I sighed as tears were forming in my eyes. "My dad still hasn't came back yet." I chuckled softly, "Big whoop, huh? Uh..What other stuff has happened lately? After you passed away, your sister didn't gossip and socialize as much. Your dad broke his leg and sprained his wrist after the accident. Your mom has been crying a lot lately, but she's been really generous. Your family is really nice. I miss you. I mean I really do miss you and I just want you to hug me and tell me it's all gonna turn out okay...please come back to me. Let this be a joke. I need you. My mom thinks I'm all depressed which I am. She wants to take me to some shrink."

I kissed my hand then placed it on the grave. "I love you, Aiden Summers. Don't forget me, alright? I love you till eternity ends."

I placed the flowers down as I cried even more. I walked away, knowing that tonight, I'd see him again.

***

That night, I locked myself in my bathroom, crying and sitting on the floor against the wall. My mom was already asleep so I went to the fridge and grabbed some of her alcohol and brought it to the bathroom.

I looked in my medicine cabinet and looked at the back where it showed all of the medication info. I found one that said

'Twelve or more pills causes liver failure.'

Liver failure leads to death.

Death leads to heaven or hell.

If I make it to heaven, I'll see Aiden.

If I see Aiden, I'll be happy.

Happy is good.

I took all of the pills out. 'All eighteen'. I then swallowed them along with the alcohol in the fridge. I stared up at the ceiling as I felt the room getting hotter and hotter as my chest hurt and my heart was beating out of its chest. I felt warm tears go down my face.

"Well this is it, world!" I yelled loudly. I heard a knock on the door minutes later and someone calling my name. I think it was my mother, but I wasn't positive.

She somehow got the door open, saw me, then pulled out her phone. Even though the world was spinning, I was probably drunk and I was dying, I saw the look of concern painted on her face.

Even though everything sounded at least 90 miles away, I could distinguish my mother's words into the phone.

"My daughter is dying! She took pills and she's drunk! 4632 Sycareg, Lane. Yes.
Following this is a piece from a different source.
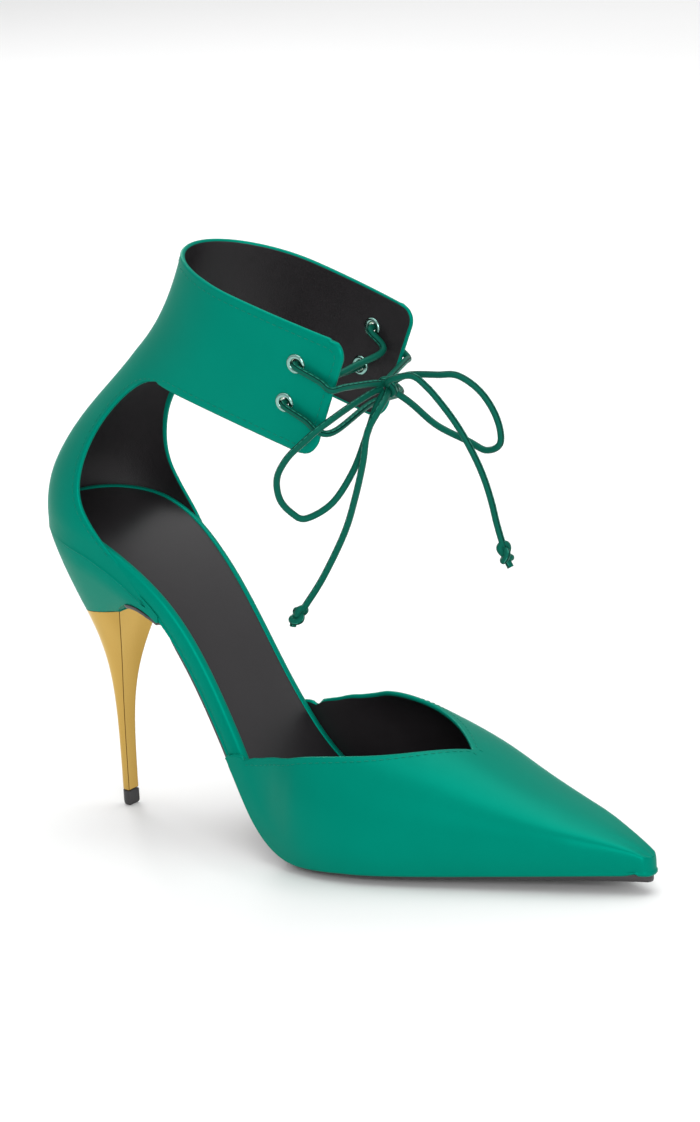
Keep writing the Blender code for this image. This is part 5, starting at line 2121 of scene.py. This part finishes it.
def redress(node: str, finish: bpy.types.Material) -> None:
    """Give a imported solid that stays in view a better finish.

    Args:
        node: name of the solid.
        finish: what all its slots take.
    """
    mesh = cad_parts[node].data
    for i in range(max(1, len(mesh.materials))):
        if i < len(mesh.materials):
            mesh.materials[i] = finish
        else:
            mesh.materials.append(finish)


def main() -> None:
    """Dress the shoe piece by piece and set up the studio."""
    logging.basicConfig(level=logging.INFO, format="%(message)s")
    satin = Satin().build()
    lining = Leather("black_lining", (0.006, 0.005, 0.006, 1.0), (0.014, 0.011, 0.013, 1.0), 0.50, 1700.0).build()
    sock_leather = Leather("black_sock", (0.008, 0.007, 0.008, 1.0), (0.016, 0.014, 0.016, 1.0), 0.36, 2100.0,
                           0.02 * MM).build()
    sole_leather = Leather("dark_sole", (0.020, 0.018, 0.020, 1.0), (0.042, 0.038, 0.041, 1.0), 0.42,
                           900.0).build()
    gold = Metal("gold_plating", (0.59, 0.38, 0.105, 1.0), (0.46, 0.28, 0.062, 1.0), 0.16, 0.05).build()
    # darker gold for the stem's ridges: a painted dark reflection, not the metal's own colour
    edge = Metal("gold_in_shade", (0.16, 0.085, 0.02, 1.0), (0.09, 0.045, 0.012, 1.0), 0.22).build()
    steel = Metal("eyelet_plating", (0.36, 0.58, 0.52, 1.0), (0.18, 0.38, 0.33, 1.0), 0.18).build()
    lace = LaceLeather().build()
    thread = Thread().build()

    last = Last()
    quarter = Quarter(last)
    eyelets = quarter.eyelets()
    Studio().build()
    Lacing(quarter, eyelets).build(lace)
    vamp = Vamp(last)
    vamp.build(satin, lining)
    counter = quarter.build(satin, lining, eyelets)
    for eyelet in eyelets:
        eyelet.build(steel, last.wall_out - last.wall_in)
    bottom = Bottom(last)
    bottom.sock(sock_leather)
    bottom.band(satin)
    bottom.outsole(sole_leather)
    block = bottom.block(satin)
    blend_seam((counter, block), bottom.seat_seam(), bottom.seam_blend)
    bottom.stem(gold, edge)
    bottom.top_piece(Rubber().build())
    seams = Stitching().build("edge_stitches", vamp.seam_paths() + quarter.seam_paths(), thread)
    place_piece(seams, "satin")
    redress("insole_board", satin)
    redress("sole_plate", gold)


if __name__ == "__main__":
    main()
Thank you."

She hung up, looked at me, then shook my shoulders back and forth. I looked at her while my eyes were almost at a close. She slapped my face, "Stay awake. Help is coming to save you."
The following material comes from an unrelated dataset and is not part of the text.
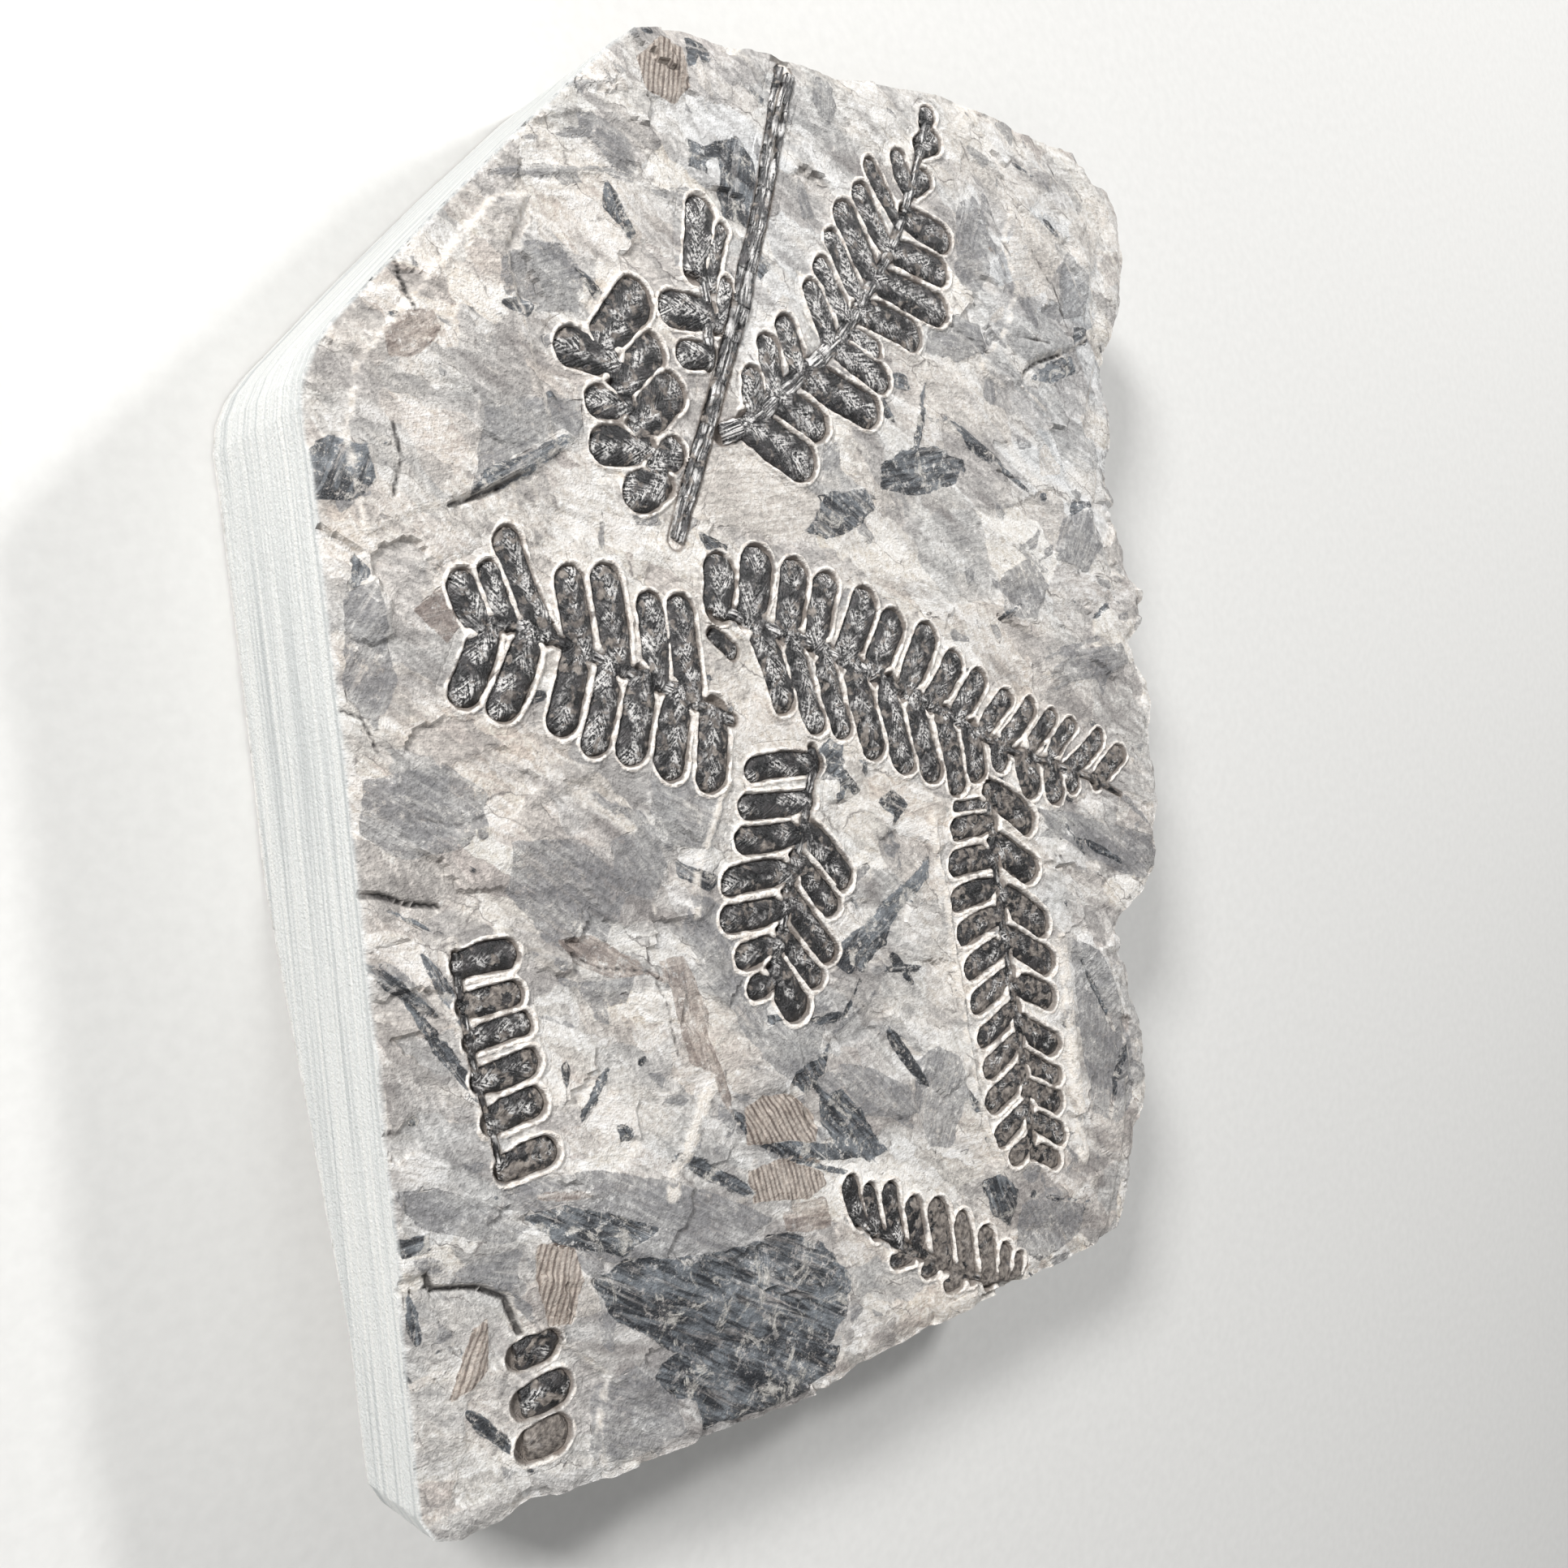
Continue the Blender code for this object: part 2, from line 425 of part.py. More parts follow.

I did as she was told, holding on as long as I could. Emily woke up to my mother's cries and the paramedics trying to help me.

"Mommy, what's happening to Char-Char?" She asked, tears streaming down her face.

I noticed my mother grasped her shoulders then looked into her eyes. "Char-Char is very sick and she needs help. Now go back to sleep."

Emily nodded, but walked towards me as the paramedics were about to wheel me away and put me into the ambulance. She kissed my hand and smiled, "Feel better, Char-Char. I love you."